Byline: Jim Ostroff

WASHINGTON--The U.S. Customs Service reportedly has accepted a Hong Kong proposal that would permit Customs agents to monitor export control at the colony's apparel plants that voluntarily agree to such inspections.
Sources said Friday U.S. Customs teams would conduct their first inspections of Hong Kong's vast apparel-making complex on or about Sept. 2. The monitoring could last for 30 days.
This would diffuse a looming trade showdown with the U.S., which has insisted since spring that its Customs officials needed to conduct surprise inspections at apparel plants in several Far Eastern nations to stem transshipping of Chinese goods.
Macau agreed to such "jump-team" visits earlier this year. U.S. Customs officials did not return telephone calls seeking comment on the apparent compromise. An official with Hong Kong's office here declined to comment.
The first hint that the months-long trade standoff between the U.S. and the British colony was nearing resolution came Thursday when Hong Kong announced it would welcome joint inspection to prove that "the additional import [inspection] measures imposed on our 10 categories [of men's and women's apparel] are unnecessary and should be terminated," a spokesman said.
Hong Kong had warned it might file a complaint with the World Trade Organization. Such a move would challenge the legality of a new U.S. initiative to stem alleged transshipping by having Customs jump teams make surprise inspections at foreign nations' apparel plants. Several months ago, the U.S. demanded its Customs jump teams be allowed free access to Hong Kong's apparel firms to verify garments were not being transshipped from China. It also mandated on June 17 that U.S. importers provide detailed documentation and post a $5,000 bond for selected apparel shipments sourced from Hong Kong.
Ten categories covered by this directive include nightwear and sleepwear, women's dresses and shirts, and men's and boys' suits. About $450 million worth of apparel, or 9.6 percent of the U.S. apparel and textile imports from Hong Kong, are affected by this directive.
Hong Kong's business community, legislature and top elected officials took strong exception to the U.S. Customs directive. Christopher Patten, Hong Kong's governor general, wrote President Clinton in mid-July, saying the U.S. had refused to present evidence of transshipping, arguing such charges are grossly trumped up. Patten asked Clinton to intervene to help resolve the dispute, but warned Hong Kong would seek to overturn the directive at the WTO, if necessary.

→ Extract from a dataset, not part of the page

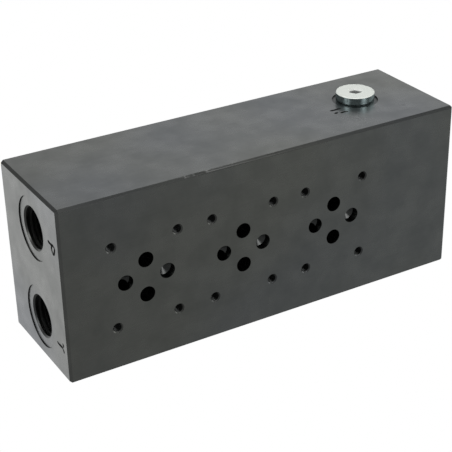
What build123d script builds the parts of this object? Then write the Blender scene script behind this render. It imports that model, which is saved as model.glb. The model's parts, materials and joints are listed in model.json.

The U.S. has not responded to Patten. A draft reply written by a member of the President's Council of Economic Advisers was shelved. The White House press office said the matter was then turned over to Commerce Secretary Mickey Kantor, but an agency spokesman said the actual reply was being drafted by Sandra Kristoff, a top National Security Council official.
Kristoff did not return telephone calls seeking comment.
Patten had warned that Hong Kong viewed forced on-site inspection as a violation of its sovereignty--an especially touchy issue, since the British colony reverts to China next July 1.
China has resolutely refused to permit foreign inspections at its plants, and in a recent dispute with the U.S. on intellectual property protections, it forced the U.S. to back off the on-site inspection demand. The U.S. agreed China could police its own computer software factories, and U.S. Customs officials, in essence, would monitor the monitors.